Some worry that the succession of recent political scandals involving China has created a perverse inversion of the studios’ and streamers’ usual logic for courting international markets — that you win a foreign audience by creating locally themed content, made by local talent and stars. The fear is that studio executives will come to see hiring Chinese talent, and telling Chinese-themed stories, as a source of outside risk — in the world’s largest potential market — rather than an intrinsic virtue.
“It’s a very legitimate concern,” says Aynne Kokas, the author of Hollywood Made in China and a nonresident scholar in Chinese media at the Baker Institute of Public Policy at Rice University. “I definitely think that it will make studios think twice — and that’s the last thing you want when they have only just begun to make very modest progress in addressing the structural racism embedded in their businesses.”
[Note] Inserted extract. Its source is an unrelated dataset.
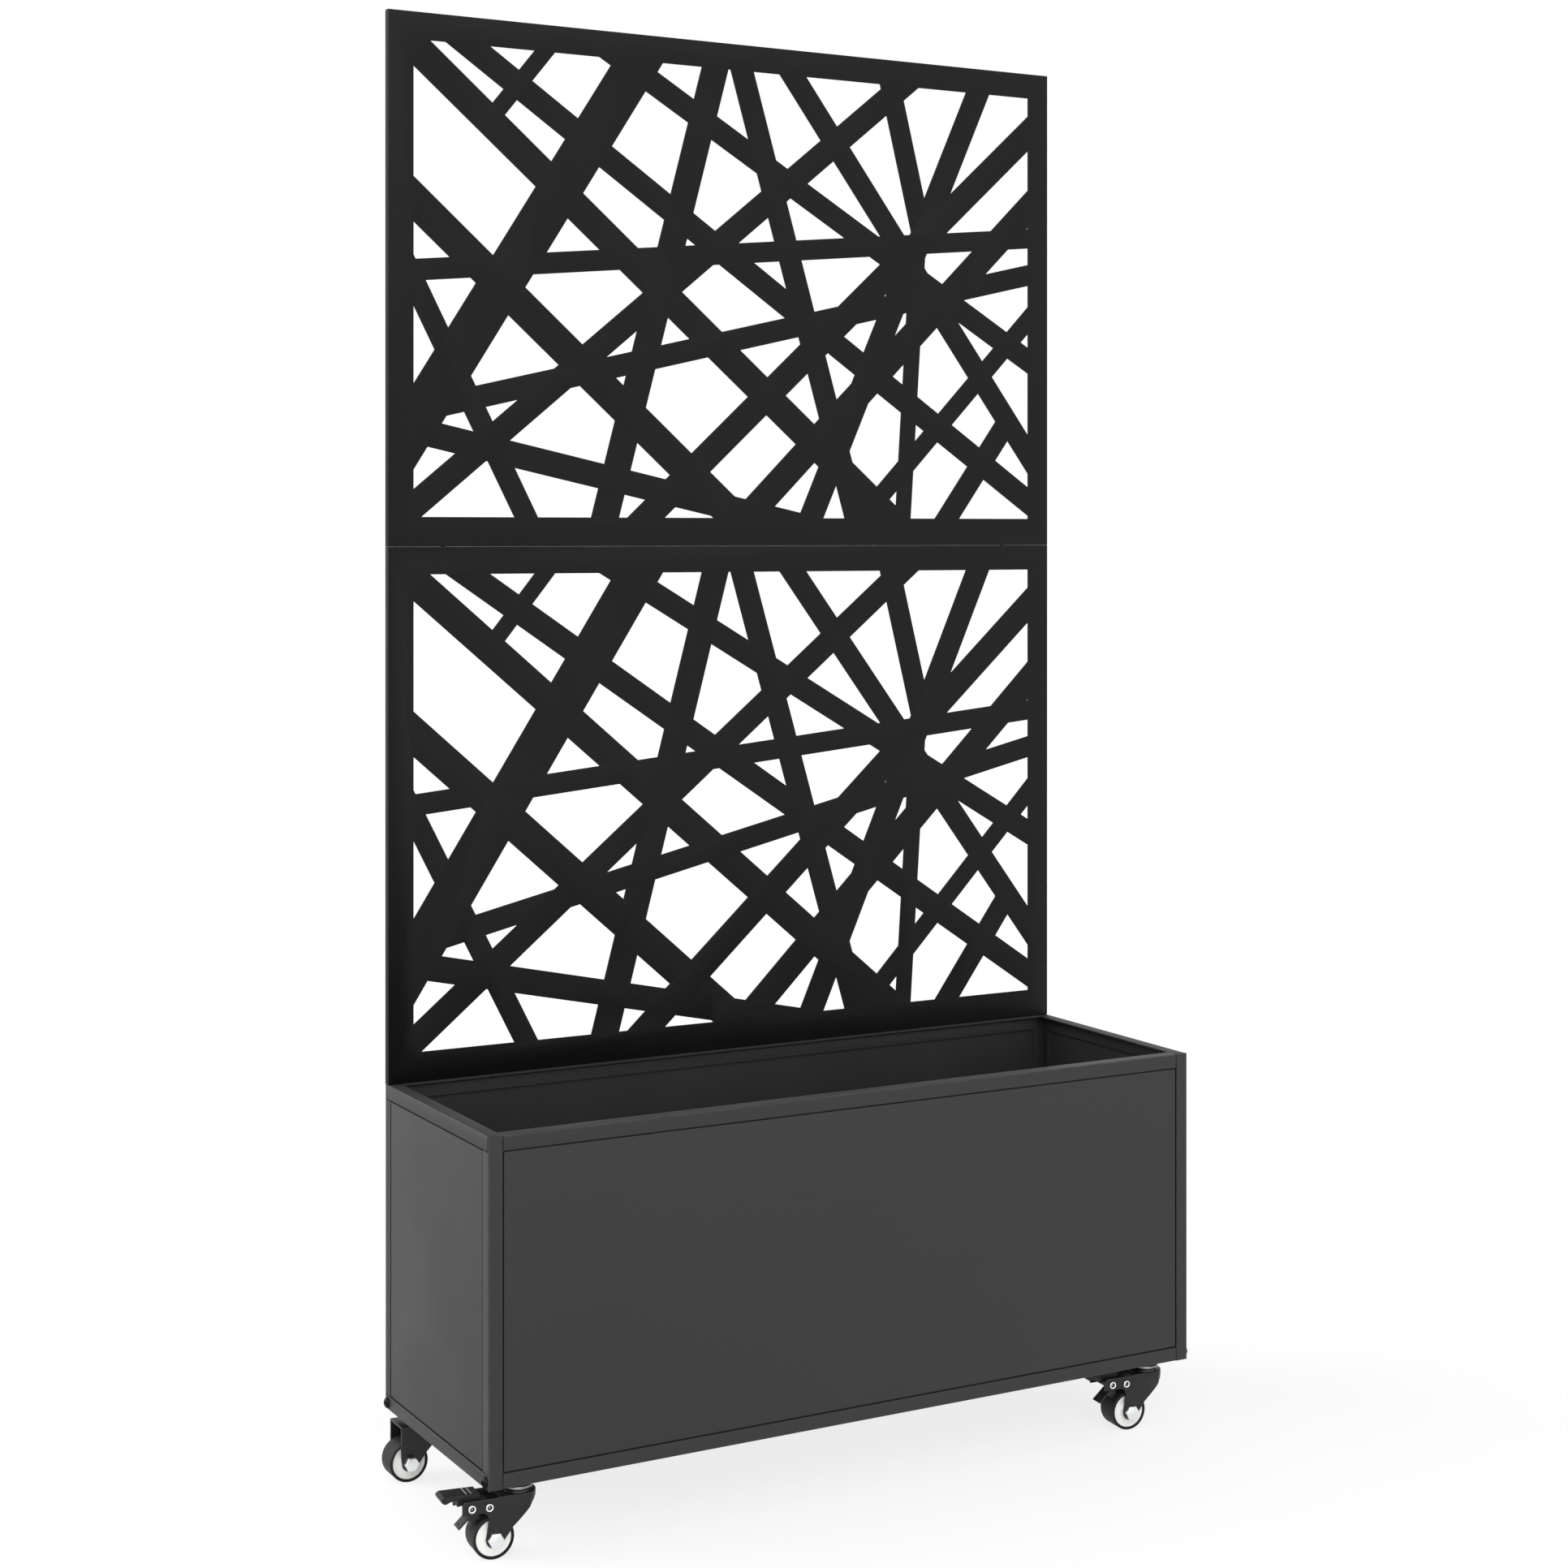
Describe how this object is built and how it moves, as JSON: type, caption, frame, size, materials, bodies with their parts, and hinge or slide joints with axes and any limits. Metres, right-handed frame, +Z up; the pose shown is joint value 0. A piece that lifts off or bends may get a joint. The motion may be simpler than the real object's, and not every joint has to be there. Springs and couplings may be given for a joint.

In Zhao and Nomadland‘s case, the bitter ironies are particularly acute. China has long coveted the kind of artistic recognition in the West that the Oscars represent, but the Chinese Communist Party also remains hellbent on closely controlling the narrative. Thus, the counter-intuitive predicament of a Chinese-born director whose father has close ties to state-owned enterprise, on the brink of Oscars glory for a film that’s actually implicitly critical of the American social system, not China’s, finding herself at risk of censorship and rebuke.
“There’s a Chinese idiom, ‘Picking up a stone only to drop it on your own feet,’ notes Stanley Rosen, a professor of Chinese studies at USC who specializes in the film industry.
Much like the social media response, which featured both fierce criticism of Zhao and fervent defense of her, the official reaction so far has remained uncharacteristically fuzzy — a partial online blackout of Nomadland and Zhao, rather than a complete expungement. Her admirers in the Chinese film industry are taking comfort in that fact. Asked what might be next for Zhao, a producer in Beijing said: “If people can’t dig up more dirt on her, I think she’ll be OK — her movies will get released.”
Staunch nationalist Hu Xijin, the editor of the influential state-backed tabloid Global Times, recently floated a middle-ground take. “The ongoing backlash against Zhao is the price she has to pay for what she said. But I don’t think it’s necessary to pull the film from theaters. To keep China open means to be able to accommodate some conflicts and inconsistencies,” Hu wrote in a widely shared Weibo post. “Chinese audience members will make their own call and decide how they feel about Zhao and her movies. The market will put an end to it.”
Says Rosen: “As a little more time passes — and especially if she can find a way to explain herself that smooths the waters — I think [the officials] will see that there is much more to gain by riding on her coattails than coming down hard on her.”
“I certainly hope so,” he adds. “Because she makes very creative, nuanced movies, and anything else would be quite a shame.”